In the wake of the housing bubble, Fannie Mae and Freddie Mac have been reviewing files on defaulted loans originated between 2005 and 2009 for signs of faulty underwriting. In the first two quarters of this year, the two government-sponsored enterprises asked banks to buy back mortgages with an unpaid principal balance of $18.9 billion.

Banks usually end up paying about half of the unpaid principal balance when a putback demand is successful, according to the companies.

Fannie Mae and Freddie Mac will continue to work with lenders to resolve claims related to loans originated primarily before September 2008, the agency said in today’s statement.

Washington-based Fannie Mae and McLean, Virginia-based Freddie Mac were seized by the federal government in September 2008 after investments in risky mortgages pushed them to the brink of bankruptcy.
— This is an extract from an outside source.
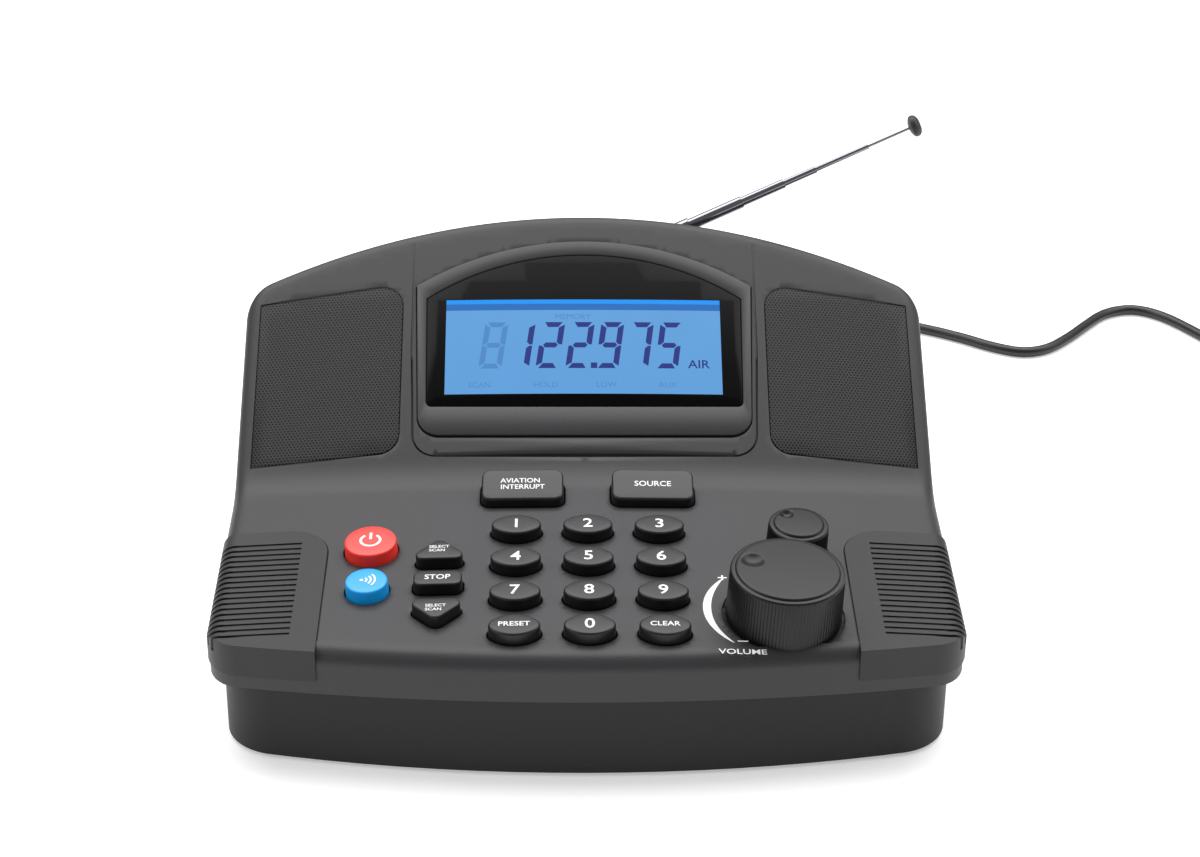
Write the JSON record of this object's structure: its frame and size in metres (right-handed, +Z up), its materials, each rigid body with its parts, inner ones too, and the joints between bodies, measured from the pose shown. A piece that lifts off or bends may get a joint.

They’ve received about $190 billion in aid since then, and the battle with banks over repurchases is part of their efforts to minimize losses.

Buy-Back Costs

Bank of America Corp., Wells Fargo & Co. (WFC), JPMorgan Chase & Co. (JPM), Citigroup Inc. (C) and Ally Financial Inc. (ALLY), set aside almost $3 billion to buy back bad home loans in the first half of 2012, according to data compiled by Bloomberg. Regional lenders including Atlanta-based SunTrust Banks Inc. (STI) said they set aside at least $1.3 billion for such loan repurchases in the same period, exceeding their total for all of 2011.

In his speech at the American Mortgage Conference, DeMarco outlined future steps FHFA will take to shrink Fannie Mae and Freddie Mac’s footprint in the mortgage market.

The fees the enterprises charge to lenders to guarantee loans, which will have increased by 20 basis points by the end of the year, will continue to be raised, he said.

FHFA will also seek public input in October on a plan for creating a single platform for packaging loans into securities, he said. Currently, each company has its own platform.

The refinancing program for borrowers who owe more than their homes are worth will be updated by the FHFA, DeMarco said. “As we continue to gain insight from the program, we will make additional operational adjustments,” he said.